Hart's War / Şeref ve Cesaret
Hart's War / Şeref ve Cesaret
Tür:Dram
Yıl:2002
Açıklama:Cesaretin ve Onurun Ötesinde...
Dördüncü kuşak ordu mensubu olan Albay William McNamara (Bruce Willis) bir Alman Nazi kampında esir düşmüştür. Hala kampın en yüksek rütbeli Amerikan subayı olarak ona eşlik eden diğer askerleri komuta etmekte, onurun yok olabileceği böylesine bir yerde onurlu insanlar olarak yaşamaya çalışmaktadır. Tüm tehliklerin ve kendisini izleyen Alman Albay Werner Visser (Marcel Iures)'e rağmen asla askerlik görevlerinde vazgeçmemektedir. McNamara sessizce bir plan yapmakta ve düşmana karşı koymak için uygun zamanı beklemektedir. Kampta işlenen bir cinayet ona riskli planını hayata geçirmek için bir fırsat verir. Albay Visser ve kamptaki diğer Alman subaylar askeri mahkeme ile meşgullerken McNamara yakındaki cephanelikleri ve depoları havaya uçurarak bir kaçış planı gerçekleştirmeye karar verir.Teğmen Tommy Hart'ın (Colin Farrell) yardımı ile planını hayata geçirerek adamlarının ve vatanının iyiliği için kendi hayatını ortaya koyar...
Bruce Willis ve Colin Farrell başrollerini paylaştığı MGM Pictures'ın listesinden vizyona giren HART'S WAR, bir David Ladd Films, David Foster Productions, ve Cheyenne Enterprises ortak yapımı. Filmin uluslararası işletmeciliğini 20th Century Fox yapıyor. Yönetmenliğini Gregory Hoblit'in , senaryosunu ise Billy Ray ve Terry George'un üstlendiği film John Katzenbach'ın romanından sinemaya uyarlanmıştır. Hart's War 'da ayrıca Terrence Howard, Cole Hauser, Marcel Iures, ve Linus Roache gibi oyuncular da rol alıyor. Yapımcılığı ise David Ladd, David Foster, Gregory Hoblit ve Arnold Rifkin üstleniyorlar.

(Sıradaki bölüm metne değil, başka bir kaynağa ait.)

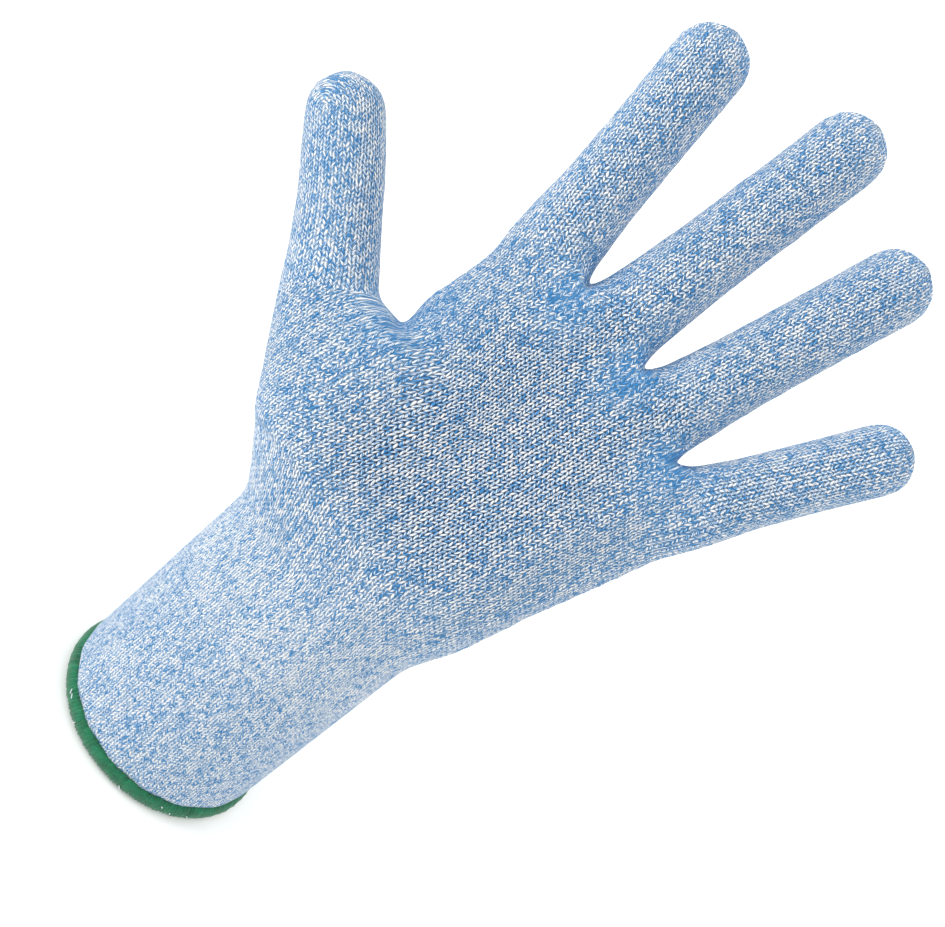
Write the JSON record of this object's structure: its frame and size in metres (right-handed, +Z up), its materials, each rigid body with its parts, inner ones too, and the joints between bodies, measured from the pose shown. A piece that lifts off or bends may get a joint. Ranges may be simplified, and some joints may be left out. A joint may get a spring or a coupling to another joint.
{
  "type": "cut resistant glove",
  "caption": "Seamless knitted cut resistant work glove, worn open on a spread hand, with a ribbed elastic cuff and an overlocked hem; wrist, knuckles and digits fold.",
  "frame": {"origin": "centre of the cuff's opening, in the plane of the hem's lower face", "axes": "+Z up the cuff from the hem towards the wrist; -Y is the palm side, which leans back at the wrist; the thumb is at -X and the little finger at +X"},
  "size_m": [0.1778, 0.135, 0.2361],
  "materials": {
    "knit_marl": "blue and white marl stockinette knit, matt",
    "rib_marl": "paler marl rib knit, matt",
    "overlock_green": "green overlock yarn, matt",
    "elastic": "covered elastic yarn"
  },
  "bodies": {
    "cuff": {"hem_overlock": "overlock_green", "cuff_rib": "rib_marl", "cuff_elastic_yarn": "elastic", "wrist_fold": "knit_marl"},
    "palm": {"palm_main": "knit_marl", "knuckle_fold_band": "knit_marl", "thumb_web": "knit_marl"},
    "knuckles": {"palm_upper": "knit_marl", "index_web": "knit_marl", "middle_root_fold": "knit_marl", "ring_web": "knit_marl", "little_web": "knit_marl"},
    "index_band": {"index_root_band": "knit_marl", "index_root_fold": "knit_marl"},
    "index_proximal": {"index_proximal_sleeve": "knit_marl", "index_pip_fold": "knit_marl"},
    "index_middle": {"index_middle_sleeve": "knit_marl", "index_dip_fold": "knit_marl"},
    "index_end": {"index_tip": "knit_marl"},
    "middle_proximal": {"middle_proximal_sleeve": "knit_marl", "middle_pip_fold": "knit_marl"},
    "middle_middle": {"middle_middle_sleeve": "knit_marl", "middle_dip_fold": "knit_marl"},
    "middle_end": {"middle_tip": "knit_marl"},
    "ring_band": {"ring_root_band": "knit_marl", "ring_root_fold": "knit_marl"},
    "ring_proximal": {"ring_proximal_sleeve": "knit_marl", "ring_pip_fold": "knit_marl"},
    "ring_middle": {"ring_middle_sleeve": "knit_marl", "ring_dip_fold": "knit_marl"},
    "ring_end": {"ring_tip": "knit_marl"},
    "little_band": {"little_root_band": "knit_marl", "little_root_fold": "knit_marl"},
    "little_proximal": {"little_proximal_sleeve": "knit_marl", "little_pip_fold": "knit_marl"},
    "little_middle": {"little_middle_sleeve": "knit_marl", "little_dip_fold": "knit_marl"},
    "little_end": {"little_tip": "knit_marl"},
    "thumb_band": {"thumb_root_band": "knit_marl", "thumb_root_fold": "knit_marl"},
    "thumb_proximal": {"thumb_proximal_sleeve": "knit_marl", "thumb_ip_fold": "knit_marl"},
    "thumb_end": {"thumb_tip": "knit_marl"}
  },
  "joints": [
    {"name": "wrist_flexion", "type": "hinge", "parent": "cuff", "child": "palm", "pos_m": [0, 0, 0.082], "axis": [1, 0, 0], "range_deg": [-20, 75], "deforming": ["wrist_fold"]},
    {"name": "knuckle_fold", "type": "hinge", "parent": "palm", "child": "knuckles", "pos_m": [0.0063, 0.04241, 0.14278], "axis": [0.9806, -0.1207, -0.1545], "range_deg": [-12, 45], "deforming": ["knuckle_fold_band"]},
    {"name": "index_swing", "type": "hinge", "parent": "knuckles", "child": "index_band", "pos_m": [-0.02786, 0.06192, 0.16126], "axis": [0, 0.788, -0.6157], "range_deg": [-6, 8], "deforming": ["index_web"]},
    {"name": "index_root", "type": "hinge", "parent": "index_band", "child": "index_proximal", "pos_m": [-0.02891, 0.06094, 0.16977], "axis": [0.9854, 0.1048, 0.1341], "range_deg": [-10, 38], "deforming": ["index_root_fold"]},
    {"name": "index_pip", "type": "hinge", "parent": "index_proximal", "child": "index_middle", "pos_m": [-0.03202, 0.07101, 0.18474], "axis": [0.9854, 0.1048, 0.1341], "range_deg": [-5, 84], "deforming": ["index_pip_fold"]},
    {"name": "index_dip", "type": "hinge", "parent": "index_middle", "child": "index_end", "pos_m": [-0.03578, 0.08103, 0.20453], "axis": [0.9854, 0.1048, 0.1341], "range_deg": [-4, 55], "deforming": ["index_dip_fold"]},
    {"name": "middle_root", "type": "hinge", "parent": "knuckles", "child": "middle_proximal", "pos_m": [-0.00157, 0.05929, 0.16765], "axis": [0.9986, -0.0322, -0.0412], "range_deg": [-10, 38], "deforming": ["middle_root_fold"]},
    {"name": "middle_pip", "type": "hinge", "parent": "middle_proximal", "child": "middle_middle", "pos_m": [-0.00014, 0.07424, 0.19069], "axis": [0.9986, -0.0322, -0.0412], "range_deg": [-5, 84], "deforming": ["middle_pip_fold"]},
    {"name": "middle_dip", "type": "hinge", "parent": "middle_middle", "child": "middle_end", "pos_m": [0.00124, 0.08563, 0.21513], "axis": [0.9986, -0.0322, -0.0412], "range_deg": [-4, 55], "deforming": ["middle_dip_fold"]},
    {"name": "ring_swing", "type": "hinge", "parent": "knuckles", "child": "ring_band", "pos_m": [0.02458, 0.0605, 0.15944], "axis": [0, -0.788, 0.6157], "range_deg": [-6, 8], "deforming": ["ring_web"]},
    {"name": "ring_root", "type": "hinge", "parent": "ring_band", "child": "ring_proximal", "pos_m": [0.02576, 0.05961, 0.16786], "axis": [0.982, -0.1164, -0.149], "range_deg": [-10, 38], "deforming": ["ring_root_fold"]},
    {"name": "ring_pip", "type": "hinge", "parent": "ring_proximal", "child": "ring_middle", "pos_m": [0.02901, 0.06859, 0.18229], "axis": [0.982, -0.1164, -0.149], "range_deg": [-5, 84], "deforming": ["ring_pip_fold"]},
    {"name": "ring_dip", "type": "hinge", "parent": "ring_middle", "child": "ring_end", "pos_m": [0.03339, 0.07771, 0.20405], "axis": [0.982, -0.1164, -0.149], "range_deg": [-4, 55], "deforming": ["ring_dip_fold"]},
    {"name": "little_swing", "type": "hinge", "parent": "knuckles", "child": "little_band", "pos_m": [0.04853, 0.05354, 0.15052], "axis": [0, -0.788, 0.6157], "range_deg": [-6, 8], "deforming": ["little_web"]},
    {"name": "little_root", "type": "hinge", "parent": "little_band", "child": "little_proximal", "pos_m": [0.05115, 0.0527, 0.15831], "axis": [0.9063, -0.2602, -0.333], "range_deg": [-10, 38], "deforming": ["little_root_fold"]},
    {"name": "little_pip", "type": "hinge", "parent": "little_proximal", "child": "little_middle", "pos_m": [0.0561, 0.0581, 0.16756], "axis": [0.9063, -0.2602, -0.333], "range_deg": [-5, 84], "deforming": ["little_pip_fold"]},
    {"name": "little_dip", "type": "hinge", "parent": "little_middle", "child": "little_end", "pos_m": [0.06301, 0.06353, 0.18212], "axis": [0.9063, -0.2602, -0.333], "range_deg": [-4, 55], "deforming": ["little_dip_fold"]},
    {"name": "thumb_swing", "type": "hinge", "parent": "palm", "child": "thumb_band", "pos_m": [-0.05798, 0.03037, 0.12087], "axis": [-0.6536, 0.0442, -0.7555], "range_deg": [-6, 8], "deforming": ["thumb_web"]},
    {"name": "thumb_root", "type": "hinge", "parent": "thumb_band", "child": "thumb_proximal", "pos_m": [-0.05751, 0.03295, 0.12981], "axis": [0.3774, 0.8844, -0.2747], "range_deg": [-8, 35], "deforming": ["thumb_root_fold"]},
    {"name": "thumb_ip", "type": "hinge", "parent": "thumb_proximal", "child": "thumb_end", "pos_m": [-0.07151, 0.04241, 0.14106], "axis": [0.3774, 0.8844, -0.2747], "range_deg": [-8, 62], "deforming": ["thumb_ip_fold"]}
  ],
  "couplings": [
    {"joint": "index_dip", "follows": "index_pip", "ratio": 0.65},
    {"joint": "middle_dip", "follows": "middle_pip", "ratio": 0.65},
    {"joint": "ring_dip", "follows": "ring_pip", "ratio": 0.65},
    {"joint": "little_dip", "follows": "little_pip", "ratio": 0.65}
  ]
}
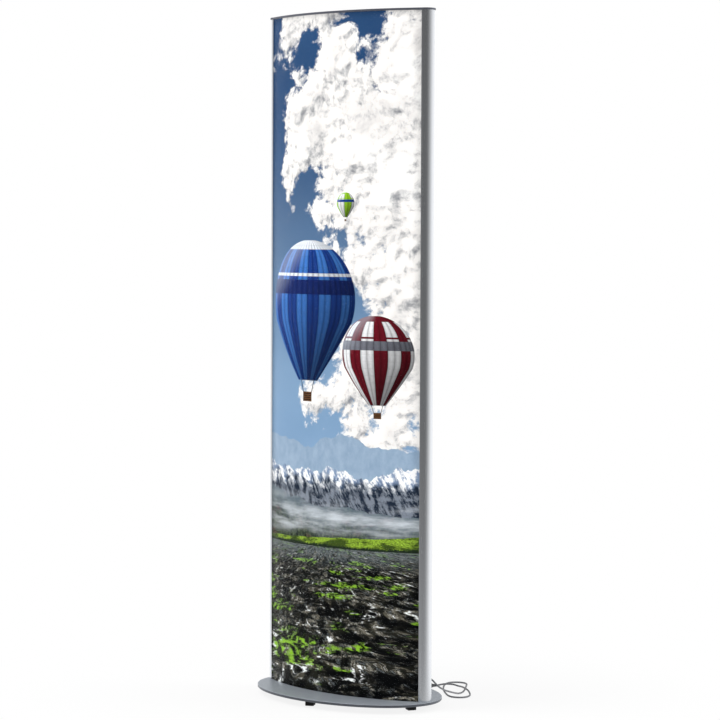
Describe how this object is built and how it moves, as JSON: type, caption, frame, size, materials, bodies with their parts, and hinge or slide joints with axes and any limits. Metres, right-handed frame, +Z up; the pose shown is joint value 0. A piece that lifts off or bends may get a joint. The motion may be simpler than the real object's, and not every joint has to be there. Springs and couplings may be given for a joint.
{
  "type": "display totem",
  "caption": "Tall backlit display totem: a lens-shaped body with a bowed printed front between rounded metal posts, on an oval base plate with small feet and a loose mains lead.",
  "frame": {"origin": "on the floor, under the middle of the base plate", "axes": "+Z up, the printed front faces -Y, +X to the right seen from the front"},
  "size_m": [0.6, 0.5956, 1.941],
  "materials": {
    "plate_silver": "silver satin coat",
    "black_rubber": "matt moulded",
    "zinc_steel": "bright zinc",
    "satin_aluminium": "satin anodised",
    "clear_cover": "clear, gloss",
    "printed_film": "printed, backlit",
    "opal_sheet": "opal",
    "back_composite": "silver lacquer",
    "mill_aluminium": "mill",
    "light_board": "white board",
    "white_plastic": "moulded",
    "cap_grey": "dark grey satin coat",
    "grey_plastic": "moulded",
    "grey_cord": "matt sheath",
    "pin_brass": "nickel plated"
  },
  "bodies": {
    "stand": {"base_plate": "plate_silver", "foot_nuts": "plate_silver", "left_post": "satin_aluminium", "right_post": "satin_aluminium", "base_screws": "zinc_steel", "former_screws": "zinc_steel", "front_cover": "clear_cover", "printed_film": "printed_film", "diffuser": "opal_sheet", "back_panel": "back_composite", "bottom_former": "mill_aluminium", "middle_former": "mill_aluminium", "top_former": "mill_aluminium", "light_carrier_left": "mill_aluminium", "light_carrier_right": "mill_aluminium", "light_strip_left": "light_board", "light_strip_right": "light_board", "driver": "white_plastic", "terminal_block": "white_plastic", "cord_boot": "grey_plastic", "boot_nut": "grey_plastic", "cord": "grey_cord", "cord_loops": "grey_cord", "plug_body": "grey_cord", "plug_pins": "pin_brass"},
    "foot_front": {"foot_front_pad": "black_rubber", "foot_front_stud": "zinc_steel"},
    "foot_right": {"foot_right_pad": "black_rubber", "foot_right_stud": "zinc_steel"},
    "foot_back": {"foot_back_pad": "black_rubber", "foot_back_stud": "zinc_steel"},
    "foot_left": {"foot_left_pad": "black_rubber", "foot_left_stud": "zinc_steel"},
    "cap": {"top_cap": "cap_grey", "cap_spigots": "mill_aluminium", "cap_screws": "zinc_steel"}
  },
  "joints": [
    {"name": "foot_front_level", "type": "slide", "parent": "stand", "child": "foot_front", "axis": [0, 0, -1], "range_m": [-0.002, 0.005]},
    {"name": "foot_right_level", "type": "slide", "parent": "stand", "child": "foot_right", "axis": [0, 0, -1], "range_m": [-0.002, 0.005]},
    {"name": "foot_back_level", "type": "slide", "parent": "stand", "child": "foot_back", "axis": [0, 0, -1], "range_m": [-0.002, 0.005]},
    {"name": "foot_left_level", "type": "slide", "parent": "stand", "child": "foot_left", "axis": [0, 0, -1], "range_m": [-0.002, 0.005]},
    {"name": "cap_lift", "type": "slide", "parent": "stand", "child": "cap", "axis": [0, 0, 1], "range_m": [0, 0.06]}
  ]
}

Yazar John Katzenbach kitabını babası Nicholas Katzenbach'ın anılarından esinlenerek yazmıştı. Babası II. Dünya Savaşı sırasında Stalag III Kampında esir düşmüştü. Kamptan kurtulduktan sonra Amerikan Hükümetine hizmet etmeye devam etti. "Babam yaşlandıkça onunla aslında esir kampında geçirdiği günler hakkında hiç konuşmadığımı farkettim" diyor John Katzenbach. "Bu yüzden hayatının bu dönemi hakkında ona sorular sormaya başladım. Bir yazar ve bir anlatıcı olarak anlattığı bazı olayların geliştirilerek muhteşem bir gerilim ve bilinmezlik taşıyan hikayeler haline getirilebileceğini gördüm. Ve oturup Hart's War romanının ilk sayfalarını kaleme almam uzun sürmedi". Katzenbach esir kamplarına ait çok güçlü hikayeler olduğunu, orada yaşayan insanların egrçeğin yanı sıra dramatize edilmiş yeni öyküler de yaratabildiklerine şahit olmuş. Katzenbach kitabının kahramanlık ve cesaret üzerine yazılmış olduğunu babasının yaşadıklarının ona tüm hayatı boyunca ilham kaynağı olduğunu da ekliyor.
Film yapımı sırasında set ekibinin bir çoğunun ailesel bağlarla bu savaşı yaşamış oldukları ortaya çıkmış. Kostüm tasarımcı Elisabetta Beraldo'nun büyük babası bir ıtalyan savaş esiridir. Yapım amirlerinden biri olan Wolfgang Glattes'in babası ise Alman hücum botlarından birinin kumandanı iken müttefikler tarafından esir alınmıştır. MGM stüdyo şeflerinden Chris McGurk'ün babası da bir savaş esiridir. Teknik ekip danışmanlarından biri olan Yüzbaşı Hal Cook ise yazarın babası Nicholas Katzenbach ile aynı esir kampında yaşayanlardan biridir.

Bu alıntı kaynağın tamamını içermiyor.